歌德曾经说过“令人讨厌的多数”这句话。这种多数是由少数几个强有力的首领,“一些随机应变的骗子、被同化的弱者,以及尾随在他们后面的、完全不知道自己需要什么的群众”[3]组成的。这句话不过是资产阶级政党用来描绘“多数”的经典公式而已,资产阶级文人却想用它来描绘社会民主党的群众。在一切至今为少数人的利益进行的阶级斗争中,或者如马克思所说,在全部历史发展是同伟大的人民群众相对立而进行的地方,人民对于历史行动的真正目的、物质内容和限度是不清楚的,这本身就是这种行动的先决条件。
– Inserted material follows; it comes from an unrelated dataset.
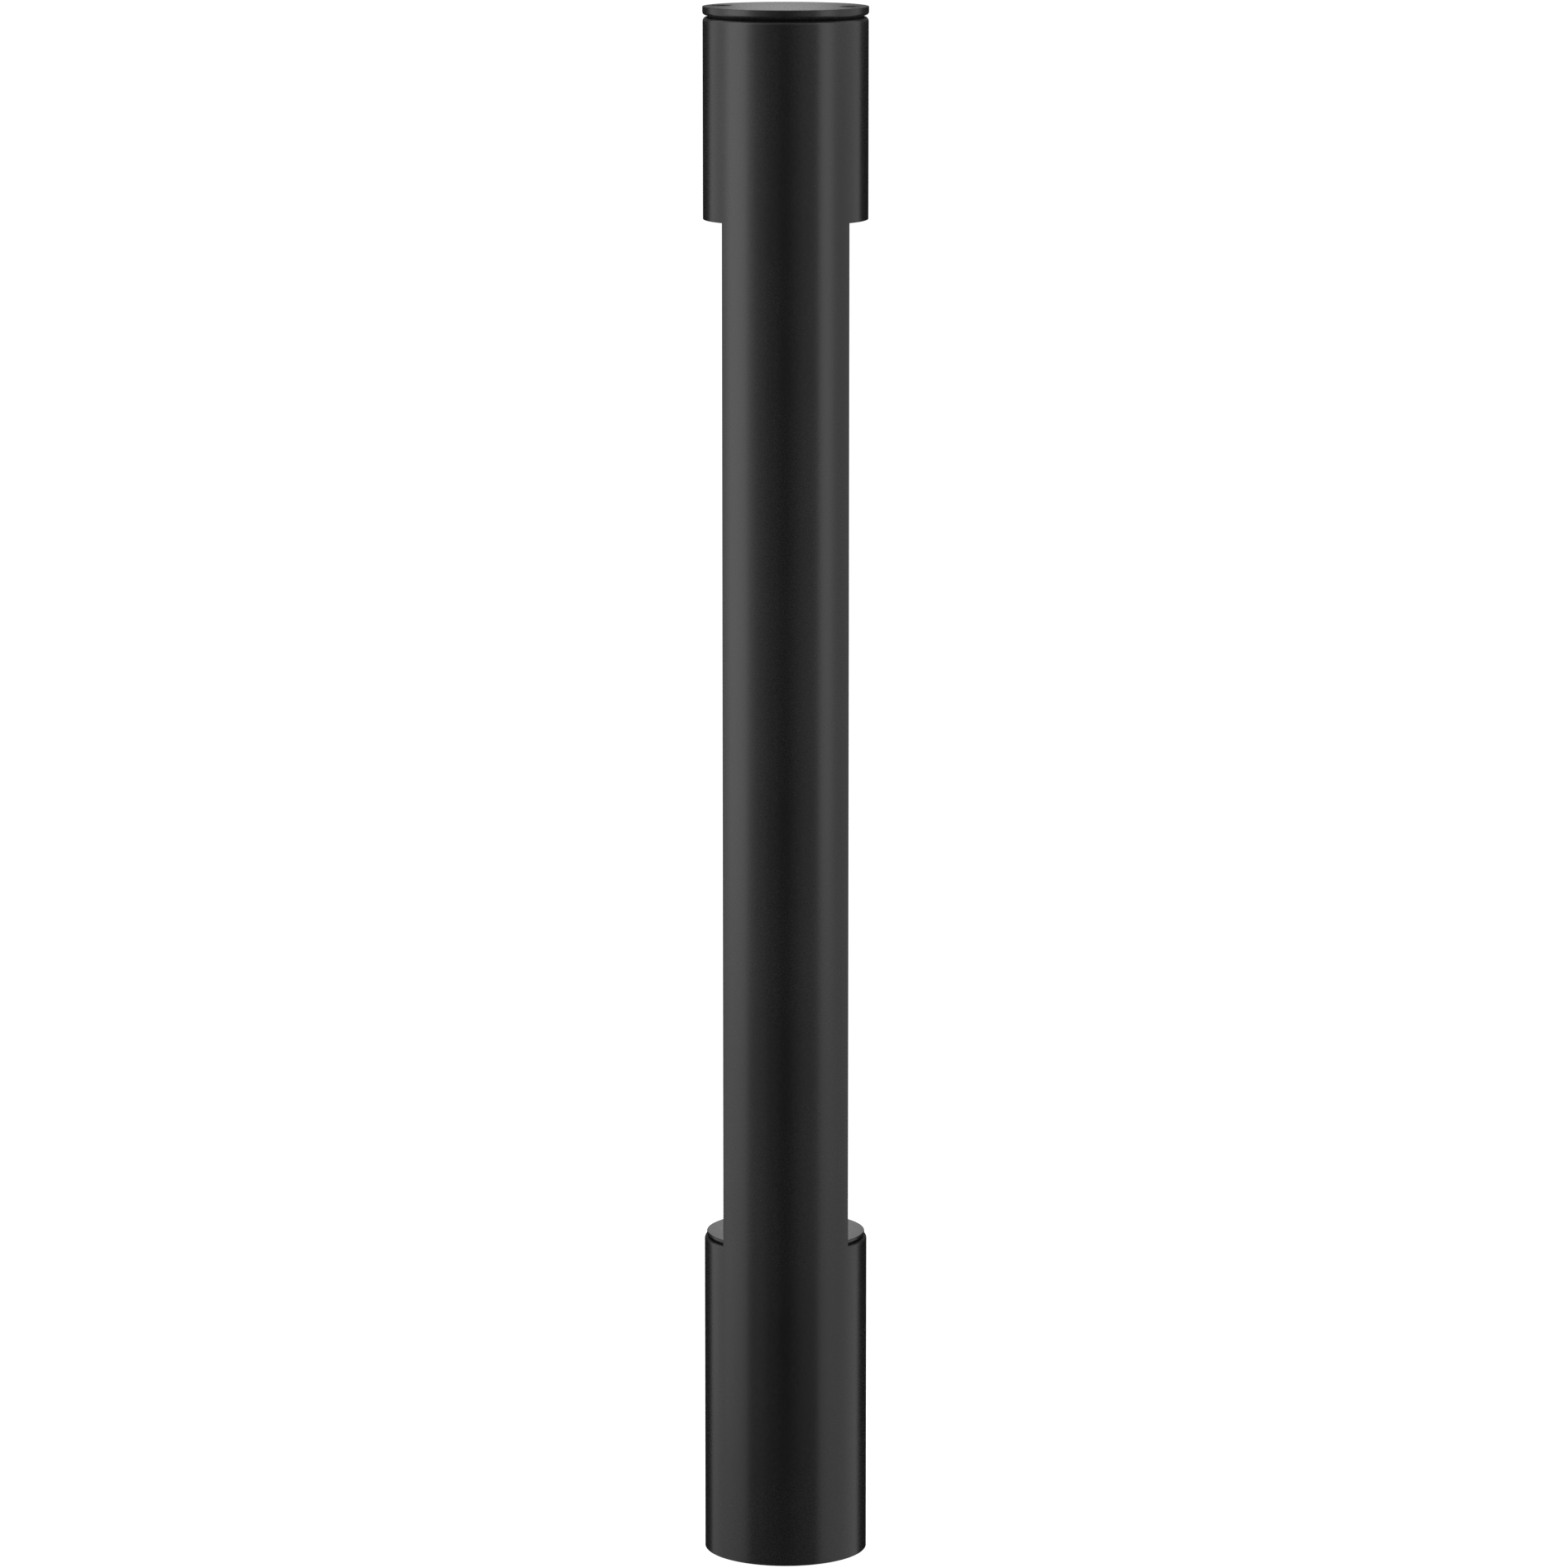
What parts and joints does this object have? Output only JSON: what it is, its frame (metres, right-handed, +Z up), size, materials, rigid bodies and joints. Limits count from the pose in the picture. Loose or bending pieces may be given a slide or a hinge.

这种误解也是“有教养的”资产阶级方面的“领袖集团”的特定的历史基础,群众是附和这些领袖、“尾随在他们后面”的。
然而马克思在1845年就曾写道:“历史活动是群众的事业,随着历史活动的深入,必将是群众队伍的扩大。”[4]无产阶级的阶级斗争是迄今一切历史活动中“最深入的”活动,它包括全部下层人民,它是阶级社会形成以来首先符合群众自身利益的活动。